We can observe the formation of a Symmetrical triangle pattern on the EUR/NZD Forex chart.

Step 2 - Knowing What Not To Do

One of the most common ways of trading the Symmetrical Triangle and SMA is to let the price action go above or below the MA line to take an entry. But that approach is riskier, and let’s see why. In the below image, we have marked two circles where the MA generates both buy & sell signal. It is clear that the selling signal failed to perform, and the price action goes above the SMA. When the price broke the SMA, some traders might have taken buy entries, but that’s an immature way to trade this pattern. The reason for the formation of the Symmetrical Triangle is due to the lack of volume or price movement. So there is no way to know which side of this pattern will break.

Step 3 - Entry, Stop-Loss & Take-Profit

The correct way to trade the Symmetrical Triangle pattern is to use both of the trading tools in conjunction with each other. When the SMA goes below the price action, it confirms that the prices are more likely to break upside. When strong buyers break the Symmetrical Triangle with strong power, it’s a clear indication for us to go long. So we have entered the market right after the price broke above the upper trend line of the pattern.
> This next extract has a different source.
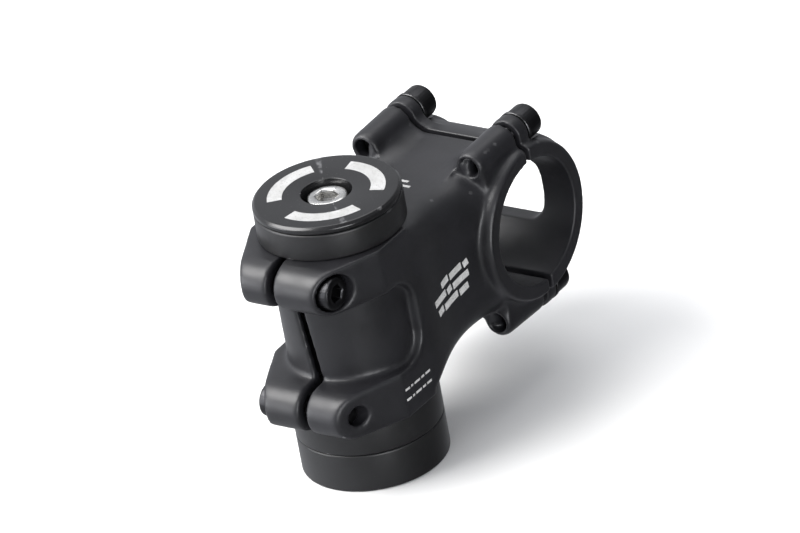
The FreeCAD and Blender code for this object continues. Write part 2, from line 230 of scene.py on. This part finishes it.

If you are a confirmation trader, we recommend you wait for the price action to hold above the Symmetrical Triangle to take a ‘buy’ entry. For this particular strategy, we placed the stop-loss below the SMA, and take-profit was at the higher timeframe’s resistance area. After our entry, we can see the buyers blasting to the north, and we end up milking 100+ pips in this Forex pair.

Conclusion

The Symmetrical Triangle pattern is widely used among traders. The difficult part of trading this pattern is predicting the direction of the breakout. All we can do is to watch the charts until the breakout happens and anticipate the trade. The traditional way to book the profit is at the beginning of the triangle itself. However, we can use some other approaches such as higher timeframe’s S&R areas, supply-demand zones, or exiting the position when the market turns into a consolidation phase.